37      In addition, as regards the applicant’s request to obtain a mathematical method of calculation of the number of points awarded or deducted based on the errors made, suffice it to note that the Court of Justice of the European Union rightly submits that the services responsible for evaluating test translations submitted with tenders were not required to resort to such a mathematical method but could, instead, evaluate those tests on the basis of qualitative criteria, as referred to in Point 2.10 of the tendering specifications, that had to be met by the translations submitted by tenderers to whom contracts were to be awarded in the procedure in question. That provision refers in particular to the requirement of correct and precise use of the target language and of the appropriate legal terminology of that language and states that the quality of the translation must be such as to allow it to be used immediately for publication or for any other purpose.

38      Consequently, in light of all the foregoing, the second plea must also be considered to be unfounded and the present action must be dismissed in its entirety without there being any need to order the Court of Justice of the European Union to communicate any such method.

 Costs

39      Under Article 134(1) of the Rules of Procedure, the unsuccessful party is to be ordered to pay the costs if they have been applied for in the successful party’s pleadings.
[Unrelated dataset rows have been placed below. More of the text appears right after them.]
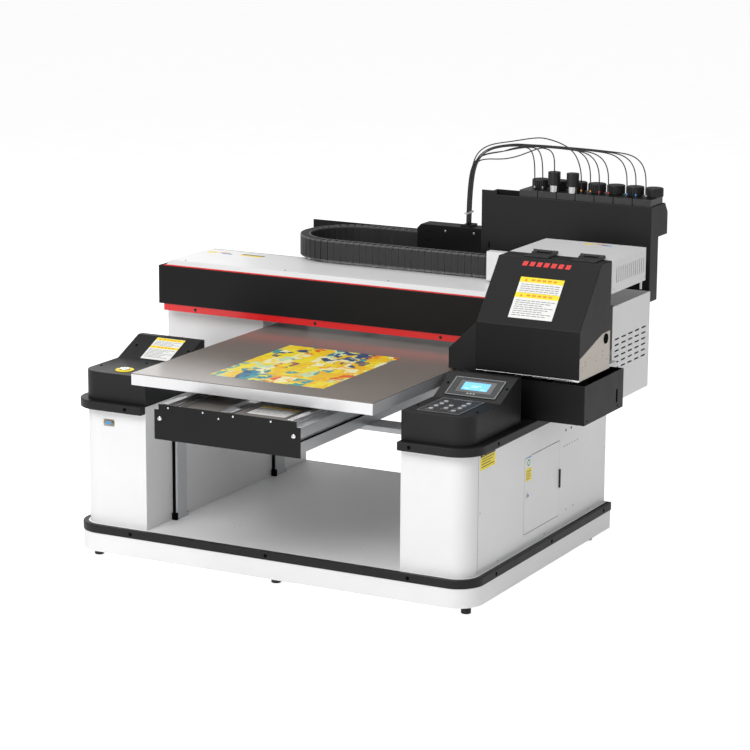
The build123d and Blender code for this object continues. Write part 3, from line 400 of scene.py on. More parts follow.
def facing(origin, normal):
    """Local frame on a face: z along its normal, x level."""
    x_dir = RIGHT if normal[0] == 0 else (0, normal[0], 0)
    return basis(origin, x_dir, normal)


def screws(name, body, spots, r, h, mat=PLASTIC):
    """Button-head screws of radius r and height h at (point, normal) pairs, as one piece."""
    bm = bmesh.new()
    sunk = 0.6
    for point, normal in spots:
        m = facing(point, normal)
        lathe(bm, m, ((0, h * 0.35), (r * 0.42, h * 0.35), (r * 0.5, h), (r * 0.75, h * 0.92),
                      (r * 0.95, h * 0.55), (r, 0), (r, -sunk), (0, -sunk)), 18)
    place(name, bm, [mat], body, smooth=True)


# ---- carried-over CAD nodes --------------------------------------------------------
# limits, in metres, between the parts of one node that have different finishes
DOOR_KNUCKLE_X = 0.5503
LEG_PAD_TOP = 0.1042
DECK_PLATES, GROOVES = (0.463, 0.469), (0.4375, 0.4485)
LIP_TOP, LIP_BACK = 0.5368, -0.0812
BOX_KNUCKLE_Z = 0.8055
STIRRER_NECK_TOP = 0.9262
LEVEL_NORMAL = 0.9


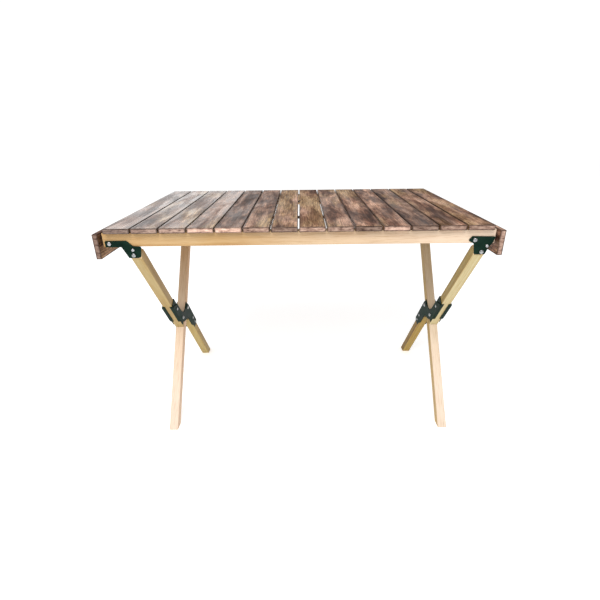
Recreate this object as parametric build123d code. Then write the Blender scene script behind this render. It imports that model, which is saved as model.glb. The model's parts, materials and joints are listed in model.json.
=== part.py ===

40      Since the applicant has been unsuccessful, she must, in accordance with the forms of order sought by the Court of Justice of the European Union, be ordered to pay, in addition to her own costs, the costs incurred by the latter.

On those grounds,

THE GENERAL COURT (Third Chamber),

hereby:

1.      Dismisses the action;

2.      Orders BP to pay the costs.


Frimodt Nielsen

Forrester

Perillo

Delivered in open court in Luxembourg on 10 September 2019.


E. Coulon

 

S. Papasavvas

Registrar

 

President


*      Language of the case: English.